Orthodox Jewish Woman Fights for the Right to a Divorce

Photo courtesy Rivky Stein
Photo courtesy Rivky Stein

When Rivky Stein was just 18 years old, she married Yoel Weiss, a man eight years her senior from a wealthy family who had been courting her. However, as soon as the wedding was over, she says saw a scary side of her new husband. He became physically, emotionally, and sexually abusive, sometimes locking her in a room for weeks at a time and denying her enough to eat, according to Stein. Although her Orthodox Jewish community in Brooklyn, N.Y., frowns upon divorce, Stein says she didn't want her two young children to grow up in a home she describes as abusive so she eventually took her kids and moved out. But getting a divorce in the Orthodox community is far from simple. Because of the religion's marriage laws, which require a man's permission to have a "get" (religious divorce), Stein is now known as an "agunah," or "chained woman."

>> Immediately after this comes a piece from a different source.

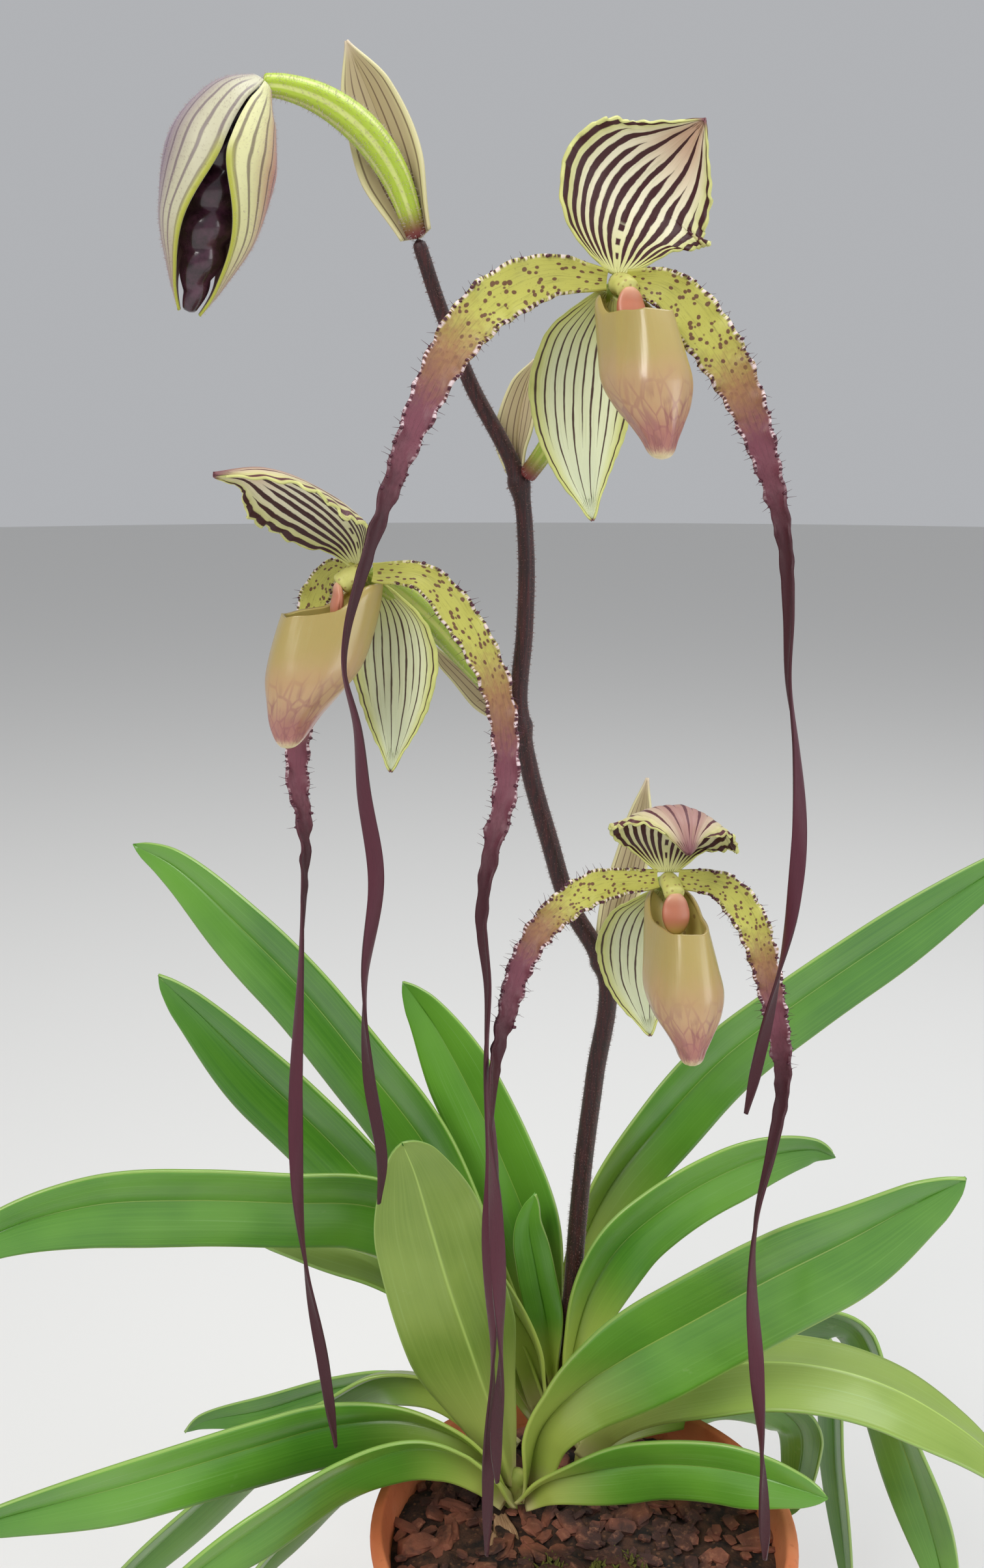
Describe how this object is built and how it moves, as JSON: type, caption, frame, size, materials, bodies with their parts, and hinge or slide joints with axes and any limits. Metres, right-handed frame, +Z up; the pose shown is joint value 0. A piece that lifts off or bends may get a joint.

Stein's brother has set up a website, Redeem Rivky, to educate people about the plight of his sister and other agunot (the plural of agunah). And the Redeem Rivky Facebook page now has more than 5,000 followers, and some supporters have called and emailed Weiss to pressure him to give his wife a get.

"Every woman should have freedom, just like the men do," Stein tells Yahoo Shine. She alleges that Weiss is withholding the get because he wants full custody of their children, and Stein has refused to grant that She and her estranged husband currently have shared custody, and because of the way their religion works, Weiss has the option to date or marry someone else, while Stein does not.

The couple had a son within a year of marrying and a daughter the following year. Stein has leveled some serious accusations, saying that her husband and his family would deprive her and the children of food until they became malnourished and that she was cut off from all friends and family.  "He always had somebody watching me. He went through my phone, my emails. Nothing was mine. I felt trapped," she claims. "I was praying for clarity. I looked at my kids and said, 'If I don't leave, my daughter is going to marry someone like him, my son is going to be like him.' God gave me the strength."

Weiss, however, paints a different picture. "I have offered her a get, and she doesn't want it," he tells Yahoo Shine. He alleges that Stein is simply cooking up allegations in order to get money. "I am not here to shame her. She is the mother of my children. She's not well. She is lying to the public." 

He encourages people to take Stein's comments with a grain of salt. "She is trying to spin the media. People who don't know her feel bad for her. She was a lead actress in her school. That's what she does. She likes the media attention," he insists.

Stein says that leaving her husband was only the first step in a long journey. At first, Stein and her children lived with a foster family that had helped to raise her, but after Weiss allegedly threatened their business, she says she had to find another place to live. Stein says she's also in debt because of the legal fees she has accrued during the custody battle, which has now been going on for two years. However her story ends, Stein says she's been encouraged by the fact that she isn't fighting alone. Other women in her close-knit Jewish community have opened up to her about their own struggles with domestic violence, which, she says, has inspired her to be vocal about her own story.